The scenery at Bukit Lawang is simply stunning though. A huge roiling river cuts a swathe through a plunging gorge of virgin jungle in which orangutans dwell in the wild. After watching the orangutans gorge on bananas at the official feeding site, we decided to take our lives in our hands and surf a huge tractor tyre inner tube down the river, as many locals were doing.

Now, the Lonely Planet, every cheap skate’s favorite travel guide, explicitly warns against tubing and I guess that such a hazardous enterprise would never be allowed in the West without crash helmets and lifejackets. As I rode the bucking white water I fell off twice, bounced my tube against rocks, banged my legs against the bottom and mainlined pure adrenaline as I wondered if I'd ever be able to stop without breaking an arm. Sheer lunacy.

The next day, it was time for an overnight jungle trek. Our trusty guide, Jungle Eddie (real name Dedi) introduced us to wild orangutans and took us yomping over extremely steep, raw jungle terrain before we pitched camp next to the river in the late afternoon.

During the night it rained cats and dogs but we remained dry in our bivouac. The next morning the river had risen a couple of feet and was surging along powerfully.

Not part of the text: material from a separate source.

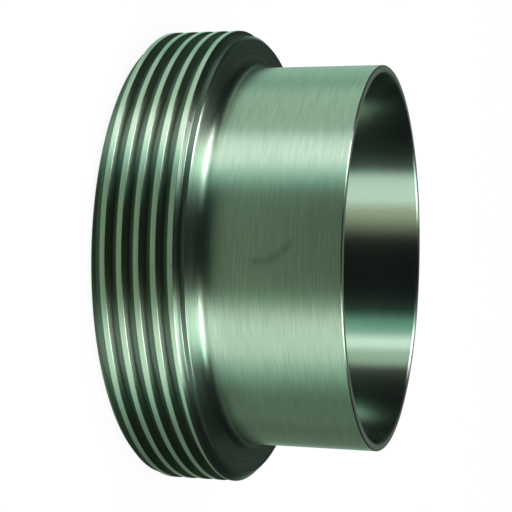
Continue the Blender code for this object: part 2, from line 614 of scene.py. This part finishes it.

Our guide presented us with a stark choice: either shamble back to base camp on our sore legs via the way we had come the previous day or spend half an hour rafting back to the Eco Lodge on four tractor inner tubes lashed together with rope. It was probably indolence rather than masochism that caused us to choose the latter.

It was heart in the mouth time again as we bounced terrifyingly along whilst waves dumped cold water over us. The concerned expressions on our guides' faces told us that they were rafting at the edge of their abilities. We made it back, shell-shocked, and unwrapped our rucksacks from the three layers of plastic bags our guides had sealed them in before we set sail. Time for a beer.